Vision-Based Deep Reinforcement Learning of UAV Autonomous Navigation Using Privileged Information
Junqiao Wang, Zhongliang Yu, Dong Zhou, Jiaqi Shi, Runran Deng
TL;DR
This work addresses autonomous UAV navigation under partial observability by integrating deep reinforcement learning with privileged information. The proposed DPRL framework employs an asymmetric Actor-Critic architecture and asynchronous multi-agent exploration to utilize privileged perception data (noiseless depth, accurate localization, and an obstacle map) during training, accelerating convergence and improving robustness.
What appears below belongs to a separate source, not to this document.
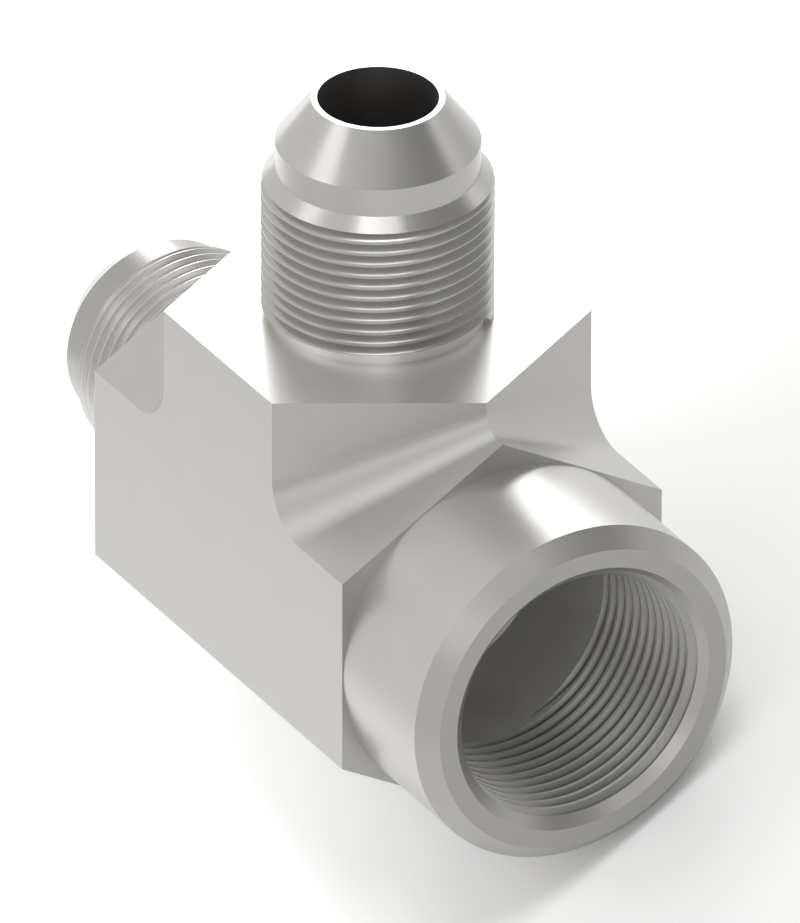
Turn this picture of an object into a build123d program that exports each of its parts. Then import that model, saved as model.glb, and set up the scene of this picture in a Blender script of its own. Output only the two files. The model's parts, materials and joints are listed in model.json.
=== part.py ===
from build123d import *
from math import radians, sqrt, tan
import os

# Flare tee fitting, machined from one forging: a run with a pipe-threaded port on one end and a 37 degree
# flare end on the other, and a second flare end on the branch. All lengths are in millimetres.
# It is modelled about the point where its axes cross, with the run along X and the branch along +Z, and is
# then turned about the run to lie on a lower flat of the run's hexagon, as it comes to rest on a bench.

# Hexagon body
across_flats = 30.16        # wrench size of both hexagons, 1 3/16 in
hexagon_reach = 20.0        # crossing of the axes to each hexagon's end face
blend_radius = 4.9          # hollow where the branch's hexagon runs into the run's

# Flare ends, alike on the run and the branch
flare_reach = 40.0          # crossing to the nose
thread_diameter = 19.05     # 3/4 in thread, over its crests
neck_diameter = 17.74       # neck behind the thread, as deep as the thread's roots
neck_length = 1.27          # hexagon to the thread's last crest
thread_reach = 33.6         # crossing to the foot of the bevel that starts the thread
nose_diameter = 16.82       # plain nose between the thread and the cone
cone_angle = 37.0           # the cone's side to its axis
nose_rim = 0.49             # flat ring left round the bore at the nose
flow_bore = 9.94            # passage through both flare ends

# Female port
port_reach = 32.9           # crossing to the port's face
port_relief = 0.16          # the port is turned this much smaller than the size across the flats
port_bevel = 1.5            # outer bevel round the port's face
mouth_diameter = 23.75      # countersink at the face, which narrows at 45 degrees
port_bore = 21.4            # plain bore that the port's thread is cut into
port_depth = 24.3           # face to the end of the plain bore
drill_point = 118.0         # angle of the drill's point, left at the bore's end

# Worked out from the sizes above
half_flats = across_flats / 2
corner_reach = across_flats / sqrt(3)
bore_radius = flow_bore / 2
half_step = 180 / 6         # half the turn from one flat of a hexagon to the next, in degrees


def hexagon_bar(section, reach, turn, both=False):
    """A hexagon bar grown from the crossing along its section's normal, with two of its flats facing Y."""
    outline = RegularPolygon(half_flats, 6, major_radius=False, rotation=turn)
    return extrude(section * outline, reach, both=both)


def half_body():
    """The half of the crossed hexagons towards -Y, with a hollow blend along each of its two inner corners."""
    spare = hexagon_reach + 2 * blend_radius
    run = hexagon_bar(Plane.YZ, spare, half_step, both=True)
    branch = hexagon_bar(Plane.XY, spare, 0)
    half = (run + branch) & Pos(0, -across_flats, 0) * Box(4 * spare, 2 * across_flats, 4 * spare)
    corners = [
        half.edges().sort_by_distance((0.75 * end * corner_reach, -half_flats / 2, 0.75 * corner_reach))[0]
        for end in (-1, 1)
    ]
    return fillet(corners, blend_radius)


def hexagon_body():
    """Both hexagons in one, mirrored about the plane of the axes and faced off square at their three ends."""
    half = half_body()
    depth = hexagon_reach + 2 * corner_reach
    faced = Box(2 * hexagon_reach, 2 * across_flats, depth, align=(Align.CENTER, Align.CENTER, Align.MAX))
    return (half + mirror(half, Plane.XZ)) & Pos(0, 0, hexagon_reach) * faced


def turned(*outline):
    """A solid turned about X, from the (distance along X, radius) points of its outline."""
    first, last = outline[0][0], outline[-1][0]
    section = Polyline((first, 0), *outline, (last, 0), close=True)
    return revolve(make_face(Plane.XZ * section), Axis.X)


def flare_end():
    """A flare end along +X: neck, thread blank, start bevel, plain nose and the cone that the tube seats on."""
    neck, thread, nose = neck_diameter / 2, thread_diameter / 2, nose_diameter / 2
    rim = bore_radius + nose_rim
    last_crest = hexagon_reach + neck_length
    last_flank = (thread - neck) * tan(radians(30))
    cone = (nose - rim) / tan(radians(cone_angle))
    return turned(
        (0, neck),
        (last_crest - last_flank, neck),
        (last_crest, thread),
        (thread_reach - (thread - nose), thread),
        (thread_reach, nose),
        (flare_reach - cone, nose),
        (flare_reach, rim),
    )


def port_boss():
    """The round boss of the female port, turned just under the size across the flats and bevelled."""
    radius = half_flats - port_relief / 2
    return turned(
        (hexagon_reach, radius),
        (port_reach - port_bevel, radius),
        (port_reach, radius - port_bevel),
    )


def run_passage():
    """What is bored out along the run: the flow bore, the drill's point, the port's bore and its mouth."""
    bore, mouth = port_bore / 2, mouth_diameter / 2
    bore_end = port_reach - port_depth
    point = (bore - bore_radius) / tan(radians(drill_point / 2))
    return turned(
        (-flare_reach, bore_radius),
        (bore_end - point, bore_radius),
        (bore_end, bore),
        (port_reach - (mouth - bore), bore),
        (port_reach, mouth),
    )


def branch_passage():
    """The flow bore down the branch, as far as the run's axis."""
    return Cylinder(bore_radius, flare_reach, align=(Align.CENTER, Align.CENTER, Align.MIN))


def tee():
    """The whole fitting about the crossing of its axes, with the branch along +Z."""
    run_flare = Rot(Z=180) * flare_end()
    branch_flare = Rot(Y=-90) * flare_end()
    solid = hexagon_body() + run_flare + branch_flare + port_boss()
    return solid - run_passage() - branch_passage()


# The flat that it lies on comes down level at Z = 0, and the branch leans away towards +Y.
lying = Pos(0, 0, half_flats) * Rot(X=-half_step) * tee()
lying.label = "tee_body"

os.makedirs("parts", exist_ok=True)
export_step(lying, "parts/tee_body.step")
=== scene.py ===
import json
from math import acos, cos, pi, radians, sin, tan

import bmesh
import bpy
from mathutils import Matrix, Vector


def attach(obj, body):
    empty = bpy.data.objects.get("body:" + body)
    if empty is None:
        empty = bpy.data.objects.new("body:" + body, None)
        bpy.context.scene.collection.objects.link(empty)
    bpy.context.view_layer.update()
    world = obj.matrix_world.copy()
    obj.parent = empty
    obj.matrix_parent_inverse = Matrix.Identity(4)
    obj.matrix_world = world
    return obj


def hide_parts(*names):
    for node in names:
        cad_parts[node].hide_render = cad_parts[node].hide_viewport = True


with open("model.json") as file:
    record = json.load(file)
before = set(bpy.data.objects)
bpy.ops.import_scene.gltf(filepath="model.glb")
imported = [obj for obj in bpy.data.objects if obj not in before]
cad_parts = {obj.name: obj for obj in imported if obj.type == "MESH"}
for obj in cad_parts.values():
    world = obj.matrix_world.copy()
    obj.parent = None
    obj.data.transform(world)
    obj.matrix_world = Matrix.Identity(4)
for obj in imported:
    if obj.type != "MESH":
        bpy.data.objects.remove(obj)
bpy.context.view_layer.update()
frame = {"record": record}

# Camera
# The fitting is seen from above its female port, at the photograph's angle, through a lens so long that
# parallel edges stay parallel.
view_towards = Vector((0.7434, -0.129, 0.6564)).normalized()
rightwards = Vector((0.5082, 0.747, -0.4287))
view_up = view_towards.cross(rightwards).normalized()
view_right = view_up.cross(view_towards)
aim = Vector((-0.00121, 0.00463, 0.01736))
frame_height = 0.07543
lens = 1400
sensor = 36
camera_distance = frame_height * lens / sensor

camera_data = bpy.data.cameras.new("camera")
camera_data.lens = lens
camera_data.sensor_width = sensor
camera_data.clip_end = 20
camera = bpy.data.objects.new("camera", camera_data)
bpy.context.scene.collection.objects.link(camera)
turn = Matrix((view_right, view_up, view_towards)).transposed().to_4x4()
camera.matrix_world = Matrix.Translation(aim + view_towards * camera_distance) @ turn
bpy.context.scene.camera = camera

# Bench and light
# The fitting lies on a pale painted bench top in a plain pale room. On the side that the branch leans to, the
# room's light is dimmer and the bench top's colour is darker, which is painted shade. A soft box behind the
# run, one overhead and two weaker ones light it.
bench_size = 6
# Painted light: where and how strongly a pool of white glow lies on the bench top.
glow_middle = (-0.07, -0.035, 0)
glow_inner_reach = 0.05
glow_outer_reach = 0.12
glow_strength = 0.42
room_tint = (1, 0.99, 0.975, 1)
room_bright_side = (-0.55, -0.75, 0.35)
room_brightest = 0.98
room_darkest = 0.24
lamp_distance = 1.6

bpy.ops.mesh.primitive_plane_add(size=bench_size, location=(0, 0, 0))
bench = bpy.context.object
bench.name = "bench"

bench_painted_light_and_shade = bpy.data.materials.new("pale_bench_painted_light_and_shade")
bench_painted_light_and_shade.use_nodes = True
nodes, links = bench_painted_light_and_shade.node_tree.nodes, bench_painted_light_and_shade.node_tree.links
nodes.clear()
output = nodes.new("ShaderNodeOutputMaterial")
matt = nodes.new("ShaderNodeBsdfDiffuse")
place = nodes.new("ShaderNodeTexCoord")


def across_bench(direction, from_place, to_place, from_value, to_value):
    """A value that changes smoothly along one direction of the bench top."""
    distance = nodes.new("ShaderNodeVectorMath")
    distance.operation = "DOT_PRODUCT"
    distance.inputs[1].default_value = Vector(direction).normalized()
    links.new(place.outputs["Object"], distance.inputs[0])
    change = nodes.new("ShaderNodeMapRange")
    change.interpolation_type = "SMOOTHSTEP"
    change.inputs["From Min"].default_value = from_place
    change.inputs["From Max"].default_value = to_place
    change.inputs["To Min"].default_value = from_value
    change.inputs["To Max"].default_value = to_value
    links.new(distance.outputs["Value"], change.inputs["Value"])
    return change


# Painted shade: the bench top's colour darkens from 0.83 to 0.55 towards the side that the branch leans to.
shade = across_bench(
    direction=(0.55, 0.75, 0), from_place=0.04, to_place=0.11, from_value=0.83, to_value=0.55
)
links.new(shade.outputs[0], matt.inputs["Color"])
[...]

In TD3-based training, DPRL achieves faster learning and higher performance than TD3 and EGO-Planner-v2, with ablations confirming the value of privileged information and a 4D action space for efficient obstacle avoidance. The results demonstrate significant potential for real-world deployment and simulation-to-real transfer, particularly in complex, unknown environments where perception is imperfect.
Abstract
The capability of UAVs for efficient autonomous navigation and obstacle avoidance in complex and unknown environments is critical for applications in agricultural irrigation, disaster relief and logistics. In this paper, we propose the DPRL (Distributed Privileged Reinforcement Learning) navigation algorithm, an end-to-end policy designed to address the challenge of high-speed autonomous UAV navigation under partially observable environmental conditions. Our approach combines deep reinforcement learning with privileged learning to overcome the impact of observation data corruption caused by partial observability. We leverage an asymmetric Actor-Critic architecture to provide the agent with privileged information during training, which enhances the model's perceptual capabilities. Additionally, we present a multi-agent exploration strategy across diverse environments to accelerate experience collection, which in turn expedites model convergence. We conducted extensive simulations across various scenarios, benchmarking our DPRL algorithm against the state-of-the-art navigation algorithms. The results consistently demonstrate the superior performance of our algorithm in terms of flight efficiency, robustness and overall success rate.